Zaida Pérez-Bassart, Amparo López-Rubio, María José Fabra Rovira
Instituto de Agroquímica y Tecnología de Alimentos (IATA-CSIC)
Imagina que compras un producto saludable, de calidad, y su envase no solo es biodegradable, sino que está fabricado con los residuos generados durante la producción del propio alimento. Suena ambicioso, pero es totalmente posible.
En los últimos años, la preocupación por la salud y el impacto medioambiental de nuestra alimentación ha crecido notablemente. Ya no solo nos importa qué comemos, sino también cómo se ha producido, de dónde proviene y qué huella deja en el planeta. Gracias a los avances tecnológicos y a la trazabilidad en los sistemas agroalimentarios, hoy es posible conocer con detalle el origen de los productos, sus métodos de cultivo, el uso de recursos y hasta su huella de carbono. Esto nos permite tomar decisiones de compra más responsables. Comer bien ya no es solo una cuestión de salud, sino también de compromiso con el medio ambiente.
En este contexto, la reducción de residuos derivados del procesamiento de alimentos, así como sus envases, se vuelve esencial para disminuir la huella ecológica.
Uno de los alimentos cuyo consumo ha crecido considerablemente en los últimos años son las setas. Su valor nutricional es alto: son ricas en fibra, bajas en grasa y sal y fuente de proteínas de calidad, sin ser de origen animal. En un escenario donde se recomienda reducir el consumo de carne, especialmente la roja, por sus efectos negativos en la salud y el medio ambiente, las setas se presentan como una alternativa saludable y sostenible. Además, tradicionalmente se les han atribuido beneficios como fortalecer el sistema inmunológico e incluso prolongar la longevidad, respaldados por sus propiedades antioxidantes, hipocolesterolémicas e inmunoreguladoras, entre otras.
Pero más allá de su valor nutricional, las setas también ofrecen un enorme potencial para el desarrollo de nuevos materiales. Son ricas en dos compuestos clave: los beta-glucanos y la quitina. Los beta-glucanos son los principales responsables de sus beneficios para la salud y, de hecho, se extraen para su uso en suplementos y productos farmacéuticos. Sin embargo, no son fáciles de extraer, ya que suelen estar unidos a la quitina, otro polisacárido de gran interés.
La quitina fúngica es una alternativa prometedora al quitosano que se obtiene de crustáceos, ya que no presenta riesgos para personas alérgicas al marisco y no requiere tratamientos tan agresivos. Aunque su separación de los beta-glucanos es compleja, esta combinación puede ser una ventaja: ambos compuestos tienen propiedades útiles para la creación de materiales biodegradables.

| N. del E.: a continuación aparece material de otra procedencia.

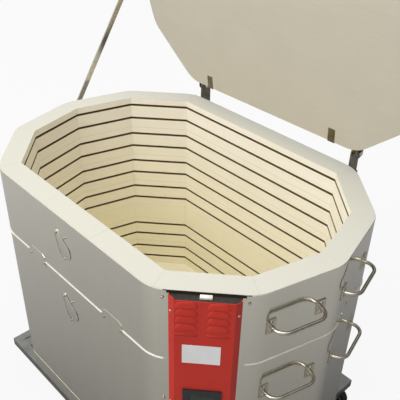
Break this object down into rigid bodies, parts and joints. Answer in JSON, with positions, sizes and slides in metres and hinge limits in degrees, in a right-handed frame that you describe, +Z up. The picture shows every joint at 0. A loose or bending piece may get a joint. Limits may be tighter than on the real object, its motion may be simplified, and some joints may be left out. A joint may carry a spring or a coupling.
{
  "type": "top-loading electric ceramic kiln",
  "caption": "Oval top-loading electric ceramic kiln with grooved firebrick walls, stainless jacket, hinged lid on a sliding stay, side control box and a rolling stand.",
  "frame": {"origin": "centre of the chamber floor's upper face", "axes": "+X along the long way to the right end, +Y towards the lid hinge at the back, +Z up"},
  "size_m": [1.2822, 0.8562, 1.807],
  "materials": {
    "firebrick": "matte",
    "stainless_sheet": "satin",
    "element_wire": "oxidised",
    "porcelain": "matte",
    "plated_steel": "bright",
    "stand_steel": "satin",
    "wheel_rubber": "matte",
    "knob_plastic": "matte",
    "red_paint": "semi-gloss",
    "label": "matte",
    "controller_plastic": "matte",
    "key_plastic": "matte",
    "relay_plastic": "matte",
    "sensor_ceramic": "matte"
  },
  "bodies": {
    "kiln": {"floor_pan": "stainless_sheet", "floor_slab": "firebrick", "course_1": "firebrick", "course_2": "firebrick", "course_3": "firebrick", "course_4": "firebrick", "course_plain": "firebrick", "course_5": "firebrick", "course_6": "firebrick", "element_1": "element_wire", "element_2": "element_wire", "element_3": "element_wire", "element_4": "element_wire", "element_5": "element_wire", "element_6": "element_wire", "lead_tubes": "porcelain", "upper_jacket": "stainless_sheet", "lower_jacket": "stainless_sheet", "seam_tabs": "stainless_sheet", "handles_left": "plated_steel", "handles_right": "plated_steel", "case_screws": "plated_steel", "stand_frame": "stand_steel", "caster_plates": "stand_steel", "hinge_posts": "plated_steel", "hinge_pins": "plated_steel", "stay_body_bracket": "plated_steel", "box_back": "stainless_sheet", "box_cover": "red_paint", "label_plate": "label", "controller": "controller_plastic", "switch_housing": "controller_plastic", "relays": "relay_plastic", "terminal_block": "relay_plastic", "cable_gland": "knob_plastic", "thermocouple": "sensor_ceramic"},
    "lid": {"lid_slab": "firebrick", "lid_band": "stainless_sheet", "lid_straps": "stainless_sheet", "lid_handle": "plated_steel", "lid_ears": "plated_steel", "stay_lid_bracket": "plated_steel"},
    "stay_bar": {"stay_bar": "plated_steel"},
    "stay_guide": {"stay_guide": "plated_steel"},
    "stay_knob": {"stay_knob": "knob_plastic"},
    "peep_cover_upper": {"peep_cover_upper": "stainless_sheet"},
    "peep_cover_lower": {"peep_cover_lower": "stainless_sheet"},
    "power_rocker": {"power_rocker": "controller_plastic"},
    "key_1": {"key_1": "key_plastic"},
    "key_2": {"key_2": "key_plastic"},
    "key_3": {"key_3": "key_plastic"},
    "caster_fork_front_left": {"caster_fork_front_left": "stand_steel"},
    "caster_wheel_front_left": {"caster_wheel_front_left": "wheel_rubber"},
    "caster_fork_front_right": {"caster_fork_front_right": "stand_steel"},
    "caster_wheel_front_right": {"caster_wheel_front_right": "wheel_rubber"},
    "caster_fork_rear_left": {"caster_fork_rear_left": "stand_steel"},
    "caster_wheel_rear_left": {"caster_wheel_rear_left": "wheel_rubber"},
    "caster_fork_rear_right": {"caster_fork_rear_right": "stand_steel"},
    "caster_wheel_rear_right": {"caster_wheel_rear_right": "wheel_rubber"}
  },
  "joints": [
    {"name": "lid_hinge", "type": "hinge", "parent": "kiln", "child": "lid", "pos_m": [0, 0.419, 0.7873], "axis": [1, 0, 0], "range_deg": [0, 84]},
    {"name": "stay_pivot", "type": "hinge", "parent": "lid", "child": "stay_bar", "pos_m": [-0.62999, 0.37708, 1.1861], "axis": [1, 0, 0], "range_deg": [-42, 0]},
    {"name": "stay_swivel", "type": "hinge", "parent": "kiln", "child": "stay_guide", "pos_m": [-0.62999, 0.038, 0.6623], "axis": [1, 0, 0], "range_deg": [0, 42]},
    {"name": "stay_lock", "type": "hinge", "parent": "stay_guide", "child": "stay_knob", "pos_m": [-0.62999, 0.038, 0.6623], "axis": [1, 0, 0], "range_deg": [0, 360]},
    {"name": "peep_cover_upper_swing", "type": "hinge", "parent": "kiln", "child": "peep_cover_upper", "pos_m": [-0.046, -0.39365, 0.6843], "axis": [0, -1, 0], "range_deg": [-100, 0]},
    {"name": "peep_cover_lower_swing", "type": "hinge", "parent": "kiln", "child": "peep_cover_lower", "pos_m": [-0.046, -0.39365, 0.4557], "axis": [0, -1, 0], "range_deg": [-100, 0]},
    {"name": "caster_swivel_front_left", "type": "hinge", "parent": "kiln", "child": "caster_fork_front_left", "pos_m": [-0.448, -0.35165, -0.08], "axis": [0, 0, 1], "continuous": true},
    {"name": "caster_roll_front_left", "type": "hinge", "parent": "caster_fork_front_left", "child": "caster_wheel_front_left", "pos_m": [-0.428, -0.35165, -0.1292], "axis": [0, 1, 0], "continuous": true},
    {"name": "caster_swivel_front_right", "type": "hinge", "parent": "kiln", "child": "caster_fork_front_right", "pos_m": [0.448, -0.35165, -0.08], "axis": [0, 0, 1], "continuous": true},
    {"name": "caster_roll_front_right", "type": "hinge", "parent": "caster_fork_front_right", "child": "caster_wheel_front_right", "pos_m": [0.468, -0.35165, -0.1292], "axis": [0, 1, 0], "continuous": true},
    {"name": "caster_swivel_rear_left", "type": "hinge", "parent": "kiln", "child": "caster_fork_rear_left", "pos_m": [-0.448, 0.35165, -0.08], "axis": [0, 0, 1], "continuous": true},
    {"name": "caster_roll_rear_left", "type": "hinge", "parent": "caster_fork_rear_left", "child": "caster_wheel_rear_left", "pos_m": [-0.428, 0.35165, -0.1292], "axis": [0, 1, 0], "continuous": true},
    {"name": "caster_swivel_rear_right", "type": "hinge", "parent": "kiln", "child": "caster_fork_rear_right", "pos_m": [0.448, 0.35165, -0.08], "axis": [0, 0, 1], "continuous": true},
    {"name": "caster_roll_rear_right", "type": "hinge", "parent": "caster_fork_rear_right", "child": "caster_wheel_rear_right", "pos_m": [0.468, 0.35165, -0.1292], "axis": [0, 1, 0], "continuous": true},
    {"name": "key_1_press", "type": "slide", "parent": "kiln", "child": "key_1", "axis": [-0.6691, 0.7431, 0], "range_m": [0, 0.0012], "stiffness_N_per_m": 500},
    {"name": "key_2_press", "type": "slide", "parent": "kiln", "child": "key_2", "axis": [-0.6691, 0.7431, 0], "range_m": [0, 0.0012], "stiffness_N_per_m": 500},
    {"name": "key_3_press", "type": "slide", "parent": "kiln", "child": "key_3", "axis": [-0.6691, 0.7431, 0], "range_m": [0, 0.0012], "stiffness_N_per_m": 500},
    {"name": "power_rocker_tip", "type": "hinge", "parent": "kiln", "child": "power_rocker", "pos_m": [0.45843, -0.32702, 0.2623], "axis": [0.7431, 0.6691, 0], "range_deg": [0, 14]}
  ],
  "couplings": [
    {"joint": "stay_pivot", "follows": "lid_hinge", "ratio": -0.5},
    {"joint": "stay_swivel", "follows": "lid_hinge", "ratio": 0.5}
  ]
}
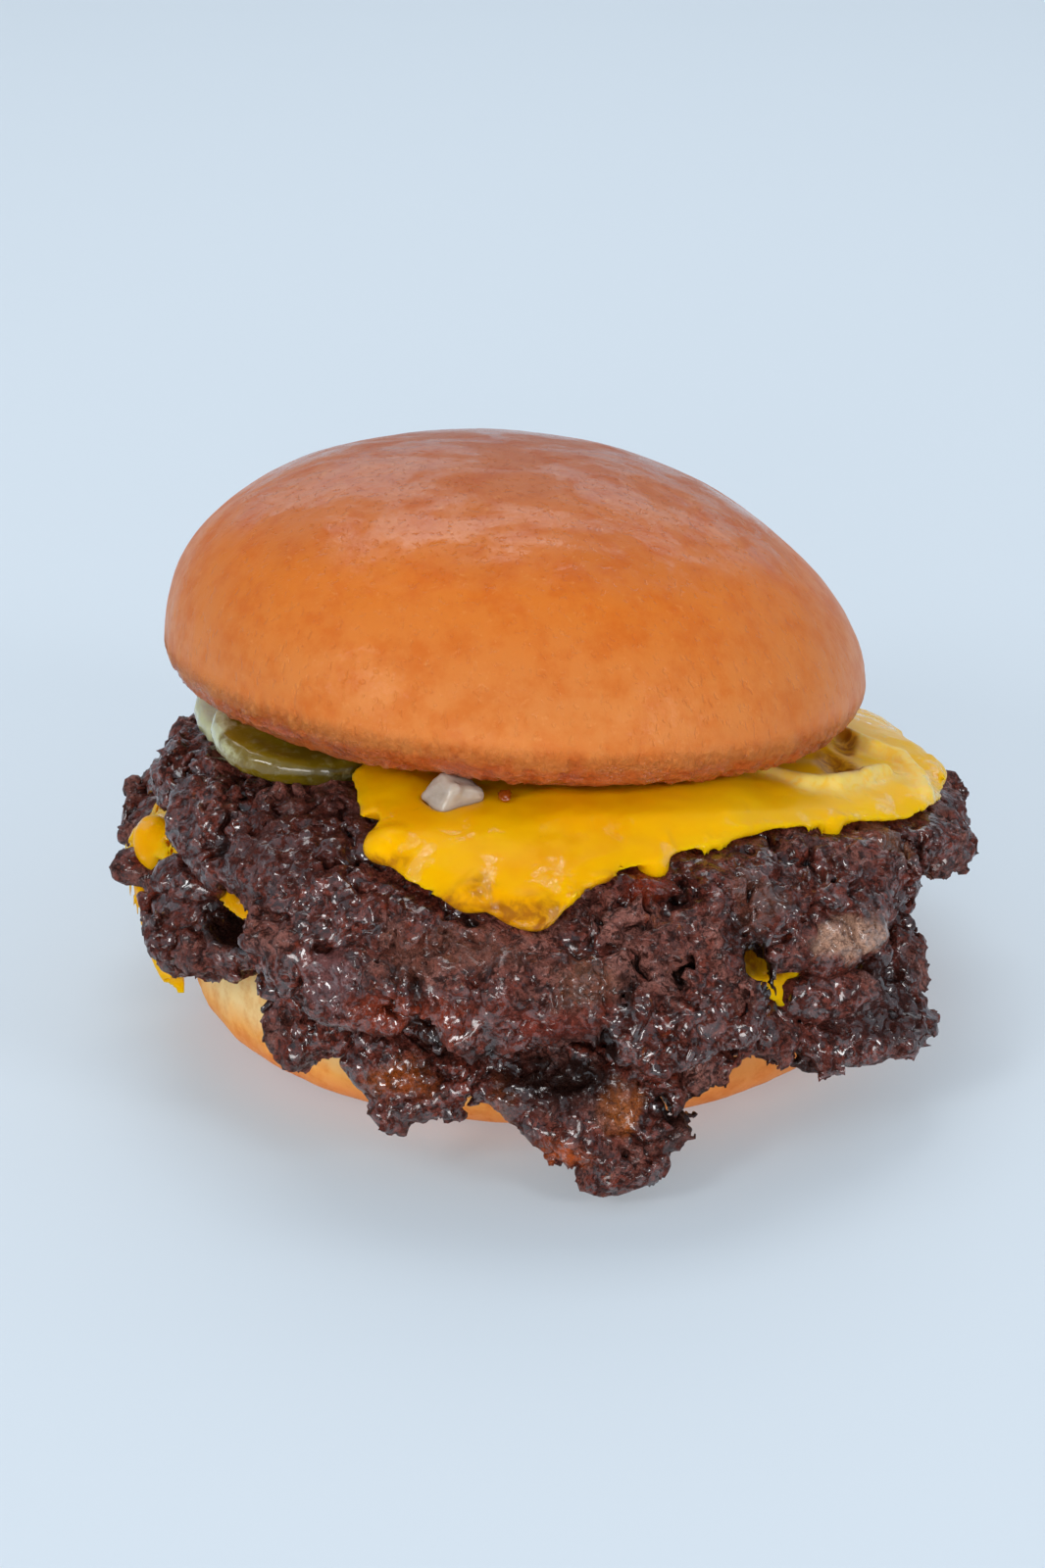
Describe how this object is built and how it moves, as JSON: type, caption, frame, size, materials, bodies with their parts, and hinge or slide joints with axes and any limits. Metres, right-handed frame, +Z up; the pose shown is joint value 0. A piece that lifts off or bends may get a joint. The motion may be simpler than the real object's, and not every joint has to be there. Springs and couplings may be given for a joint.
{
  "type": "cheeseburger",
  "caption": "Smash cheeseburger: round bun, ragged seared patties draped over the heel, melted cheese slices, pickle slices and diced onion under a leaning domed crown.",
  "frame": {"origin": "middle of the flat base of the bun's heel, on the surface that the burger stands on", "axes": "+Z up; -Y the front, where the patties and the cheese hang lowest; +X to the right"},
  "size_m": [0.127, 0.1335, 0.0841],
  "materials": {
    "crown_crust": "glossy egg-washed golden-brown crust, paler and finely wrinkled near the rim",
    "heel_crust": "pale baked crumb side, golden lower edge and toasted top edge",
    "patty_upper_crust": "dark, wet, craggy seared beef",
    "patty_lower_crust": "dark, wet, craggy seared beef",
    "cheese_upper": "smooth, glossy melted cheese",
    "cheese_lower": "smooth, glossy melted cheese",
    "pickle_front_flesh": "wet olive cucumber slice",
    "pickle_left_flesh": "wet pale green cucumber slice",
    "onion_flesh": "wet translucent white onion"
  },
  "bodies": {
    "root": {"heel": "heel_crust", "patty_lower": "patty_lower_crust", "cheese_lower": "cheese_lower", "patty_upper": "patty_upper_crust", "cheese_upper": "cheese_upper", "crown": "crown_crust", "pickle_front": "pickle_front_flesh", "pickle_left": "pickle_left_flesh", "onion": "onion_flesh"}
  },
  "joints": []
}
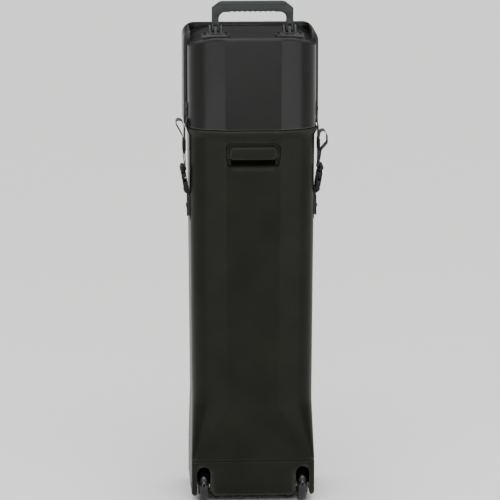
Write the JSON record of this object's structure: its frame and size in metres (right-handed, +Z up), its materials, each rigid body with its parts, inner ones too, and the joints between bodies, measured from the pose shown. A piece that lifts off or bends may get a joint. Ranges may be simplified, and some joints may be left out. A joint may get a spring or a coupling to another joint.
{
  "type": "wheeled hard transport case",
  "caption": "Tall rotomoulded transport case with slip-over lid, bow handle, side buckle straps and inset wheels.",
  "frame": {"origin": "on the floor under the centre of the bounding box", "axes": "+X across the case to the right as seen from the wheel side, -Y to the wheel side with the grab lip, +Z up"},
  "size_m": [0.3589, 0.256, 1.199],
  "materials": {
    "shell_black": "pebbled rotomoulded polyethylene",
    "handle_grey": "fine grained moulded nylon",
    "bracket_grey": "worn dark grey powder coat",
    "steel": "zinc plated",
    "rivet_dark": "blackened rivets",
    "tyre": "smooth cast polyurethane",
    "hub": "glass filled nylon",
    "bearing": "ground bearing steel",
    "brass": "machined",
    "foot": "moulded rubber",
    "buckle": "moulded acetal",
    "web": "woven polypropylene webbing",
    "elastic": "woven elastic band"
  },
  "bodies": {
    "case_body": {"body_shell": "shell_black", "left_bearing_inner_rings": "bearing", "left_bearing_balls": "bearing", "left_bearing_sleeve": "steel", "left_axle_spacers": "steel", "left_axle_bolt": "steel", "left_axle_insert": "brass", "left_foot": "foot", "left_foot_screw": "steel", "left_buckle_socket": "buckle", "left_lower_webbing": "web", "left_lower_strap_plate": "rivet_dark", "left_lower_strap_rivets": "rivet_dark", "right_bearing_inner_rings": "bearing", "right_bearing_balls": "bearing", "right_bearing_sleeve": "steel", "right_axle_spacers": "steel", "right_axle_bolt": "steel", "right_axle_insert": "brass", "right_foot": "foot", "right_foot_screw": "steel", "right_buckle_socket": "buckle", "right_lower_webbing": "web", "right_lower_strap_plate": "rivet_dark", "right_lower_strap_rivets": "rivet_dark"},
    "lid": {"lid_shell": "shell_black", "left_handle_bracket": "bracket_grey", "left_handle_pin": "steel", "left_bracket_rivets": "rivet_dark", "left_backing_plate": "steel", "left_upper_webbing": "web", "left_webbing_keeper": "elastic", "left_upper_strap_plate": "rivet_dark", "left_upper_strap_rivets": "rivet_dark", "right_handle_bracket": "bracket_grey", "right_handle_pin": "steel", "right_bracket_rivets": "rivet_dark", "right_backing_plate": "steel", "right_upper_webbing": "web", "right_webbing_keeper": "elastic", "right_upper_strap_plate": "rivet_dark", "right_upper_strap_rivets": "rivet_dark"},
    "carry_handle": {"handle": "handle_grey"},
    "left_wheel": {"left_wheel_tyre": "tyre", "left_wheel_hub": "hub", "left_bearing_outer_rings": "bearing"},
    "left_buckle": {"left_buckle_tongue": "buckle"},
    "right_wheel": {"right_wheel_tyre": "tyre", "right_wheel_hub": "hub", "right_bearing_outer_rings": "bearing"},
    "right_buckle": {"right_buckle_tongue": "buckle"}
  },
  "joints": [
    {"name": "lid_lift", "type": "slide", "parent": "case_body", "child": "lid", "axis": [0, 0, 1], "range_m": [0, 0.25]},
    {"name": "handle_fold", "type": "hinge", "parent": "lid", "child": "carry_handle", "pos_m": [0, -0.08, 1.1345], "axis": [1, 0, 0], "range_deg": [-88, 88]},
    {"name": "left_wheel_spin", "type": "hinge", "parent": "case_body", "child": "left_wheel", "pos_m": [-0.118, -0.09, 0.038], "axis": [1, 0, 0], "continuous": true},
    {"name": "left_buckle_pull", "type": "slide", "parent": "lid", "child": "left_buckle", "axis": [-0.1678, 0, 0.9858], "range_m": [0, 0.028], "deforming": ["left_upper_webbing"]},
    {"name": "right_wheel_spin", "type": "hinge", "parent": "case_body", "child": "right_wheel", "pos_m": [0.118, -0.09, 0.038], "axis": [1, 0, 0], "continuous": true},
    {"name": "right_buckle_pull", "type": "slide", "parent": "lid", "child": "right_buckle", "axis": [0.1678, 0, 0.9858], "range_m": [0, 0.028], "deforming": ["right_upper_webbing"]}
  ]
}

Y lo más interesante es que estos compuestos no solo se encuentran en las setas "comestibles", sino también en sus residuos: unidades descartadas por su tamaño o color y, sobre todo, los pies de las setas, que constituyen un residuo abundante en su procesamiento industrial.
En el grupo Biofun del Instituto de Agroquímica y Tecnología de Alimentos (IATA, Centro de Excelencia Severo Ochoa) del Consejo Superior de Investigaciones Científicas (CSIC), investigamos cómo aprovechar estos residuos de setas —como champiñón blanco, seta ostra o shiitake (Figura 1), ampliamente disponibles en los supermercados— para desarrollar nuevos materiales biodegradables (Figura 2). Nuestro objetivo es transformar estos subproductos en films con propiedades adecuadas para la fabricación de envases alimentarios sostenibles.
Estudiamos sus propiedades mecánicas (resistencia, elasticidad), su transparencia, y su capacidad como barrera frente al agua o al oxígeno. Además, optimizamos estos materiales incorporando pequeñas cantidades de otras biomasas o aplicando recubrimientos, también biodegradables.
Trabajamos tanto con los residuos que resultan de la producción, como con los que se generan tras la extracción de beta-glucanos. Estos residuos post-extracción son incluso más ricos en complejos de beta- glucanos y quitina, lo que los convierte en una base excelente para nuevos materiales de envasado.
Una parte esencial de nuestra investigación es verificar que estos films sean realmente biodegradables. Para ello, los sometemos a condiciones que simulan un entorno de compostaje: alta humedad, temperatura controlada y presencia de microorganismos.
Observamos su descomposición a lo largo de 90 días y, si al final del proceso no quedan restos del material, podemos afirmar que es completamente biodegradable (Figura 3).
El aprovechamiento de residuos agroalimentarios como los generados por el procesado de setas no solo ayuda a reducir el impacto ambiental de la industria alimentaria, sino que abre la puerta a la innovación en materiales sostenibles. Proyectos como los que desarrollamos en el equipo Biofun del IATA-CSIC apuntan hacia un modelo más circular, en el que lo que antes se consideraba un desecho puede transformarse en un recurso valioso.